Example: Imagine you’re playing a video game where you have to jump over obstacles. If you see a pattern in how obstacles appear, you can time your jumps better. TA works the same way – it helps traders predict market moves based on past patterns.
The Cons and Limitations of Technical Analysis
- Highly Subjective – Different traders interpret charts differently.
- Doesn’t Consider Fundamental Factors – Ignores news, partnerships, and regulations.
- Not Always Reliable in Crypto – Crypto’s extreme volatility can render TA ineffective.
- Can Lead to Overtrading – Excessive reliance may result in frequent, unnecessary trades.
Example: Imagine trying to guess tomorrow’s weather just by looking outside. It might be sunny now, but that doesn’t mean it won’t rain later. Similarly, TA can’t predict everything!
A Data-Driven Look: Does TA Work in Crypto?
Let’s examine some historical data:
- Bitcoin’s Golden Cross (2020): In April 2020, BTC’s 50-day EMA crossed above the 200-day EMA. Within 6 months, BTC surged 200%.
- RSI During 2021 Bull Run: Bitcoin’s RSI frequently hit 70+ before minor corrections but continued its upward momentum, proving TA’s partial effectiveness.
- Bollinger Bands in 2022 Bear Market: Bitcoin’s price repeatedly touched the lower Bollinger Band, signaling oversold conditions. However, BTC kept dropping, proving TA is not foolproof.
Example: Imagine a soccer game where a team wins multiple matches in a row. Based on history, you might bet on them winning the next game, but if their star player gets injured, they might lose. TA can help predict, but it’s not always right.
Conclusion: Is Technical Analysis Worth It in Crypto?
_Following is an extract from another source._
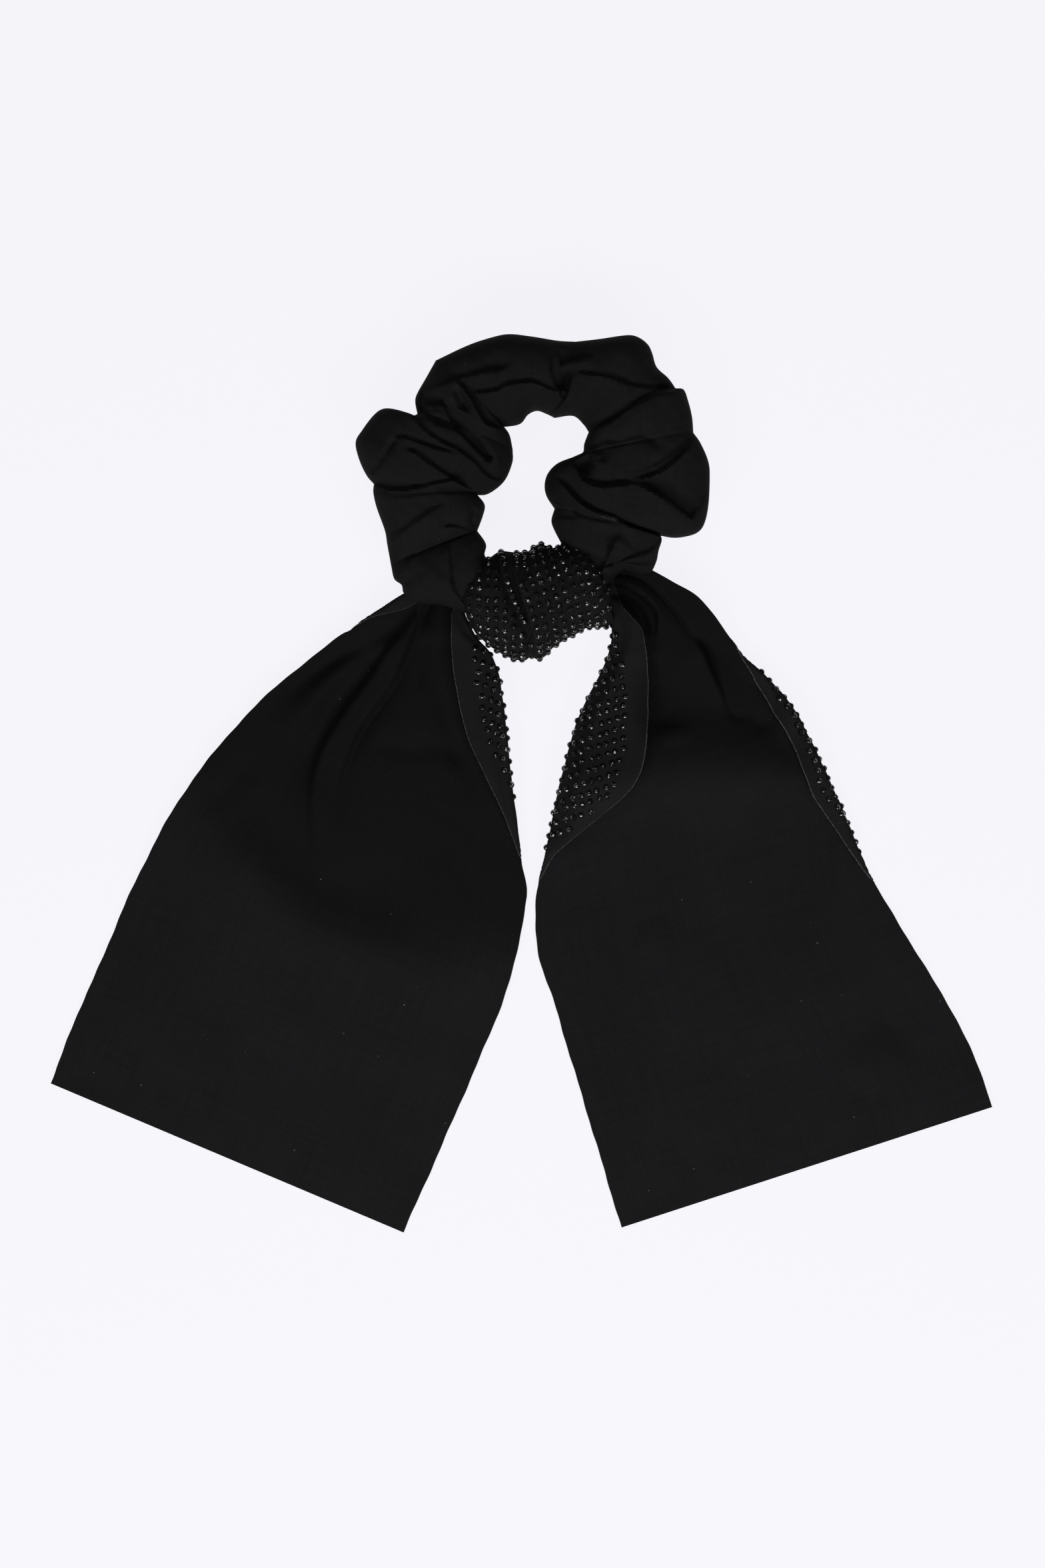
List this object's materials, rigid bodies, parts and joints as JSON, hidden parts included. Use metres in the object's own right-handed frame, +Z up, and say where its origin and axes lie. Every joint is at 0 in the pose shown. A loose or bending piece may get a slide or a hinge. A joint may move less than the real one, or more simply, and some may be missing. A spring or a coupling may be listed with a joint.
{
  "type": "scrunchie",
  "caption": "Gathered cloth hair ring on a hidden elastic, with a crystal-studded scarf wrapped round it and falling as two broad flat tails.",
  "frame": {"origin": "centre of the hair opening on the surface the scrunchie lies on", "axes": "+Z up from that surface, +Y from the scarf wrap to the far side of the ring, +X to the right seen from above"},
  "size_m": [0.2918, 0.2791, 0.0325],
  "materials": {
    "casing_cloth": "matte crepe weave",
    "scarf_cloth": "matte fine weave",
    "crystal": "polished black facets",
    "elastic": "braided",
    "thread": "twisted thread"
  },
  "bodies": {
    "root": {"elastic_band": "elastic", "elastic_join_stitches": "thread", "casing_near_half": "casing_cloth", "casing_closing_stitches": "thread", "scarf_tack_stitches": "thread", "scarf_wrap": "scarf_cloth", "crystals_wrap": "crystal", "scarf_root_left": "scarf_cloth", "scarf_root_right": "scarf_cloth", "scarf_turned_edge_left_inner": "scarf_cloth", "scarf_turned_edge_right_inner": "scarf_cloth", "scarf_turned_edge_right_outer": "scarf_cloth", "crystals_turned_edge_left_inner": "crystal", "crystals_turned_edge_right_inner": "crystal", "crystals_turned_edge_right_outer": "crystal", "crystal_field_left_root": "crystal", "crystal_field_right_root": "crystal"},
    "ring_far": {"casing_far_half": "casing_cloth"},
    "left_upper": {"scarf_tail_left_upper": "scarf_cloth", "crystal_field_left_upper": "crystal"},
    "left_lower": {"scarf_tail_left_lower": "scarf_cloth", "crystal_field_left_lower": "crystal"},
    "right_upper": {"scarf_tail_right_upper": "scarf_cloth", "crystal_field_right_upper": "crystal"},
    "right_lower": {"scarf_tail_right_lower": "scarf_cloth", "crystal_field_right_lower": "crystal"}
  },
  "joints": [
    {"name": "ring_stretch", "type": "slide", "parent": "root", "child": "ring_far", "axis": [0, 1, 0], "range_m": [0, 0.05], "stiffness_N_per_m": 60, "deforming": ["elastic_band"]},
    {"name": "left_tail_lift", "type": "hinge", "parent": "root", "child": "left_upper", "pos_m": [-0.05228, -0.10801, 0.00125], "axis": [-0.9212, 0.3891, 0], "range_deg": [-75, 75]},
    {"name": "left_tail_fold", "type": "hinge", "parent": "left_upper", "child": "left_lower", "pos_m": [-0.07407, -0.1596, 0.00125], "axis": [0.9212, -0.3891, 0], "range_deg": [-90, 90]},
    {"name": "right_tail_lift", "type": "hinge", "parent": "root", "child": "right_upper", "pos_m": [0.05203, -0.10759, 0.00125], "axis": [-0.9511, -0.309, 0], "range_deg": [-75, 75]},
    {"name": "right_tail_fold", "type": "hinge", "parent": "right_upper", "child": "right_lower", "pos_m": [0.06933, -0.16084, 0.00125], "axis": [0.9511, 0.309, 0], "range_deg": [-90, 90]}
  ]
}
- TA is useful for short-term trading but not foolproof.
- It should be combined with Fundamental Analysis for better accuracy.
- Historical patterns help, but crypto’s volatility limits reliability.
- Use TA as a tool, not a crystal ball.
- Whale manipulation can render TA ineffective at times.
Final Verdict: Crypto Technical Analysis is powerful but not all-knowing. Use it wisely and always consider market fundamentals!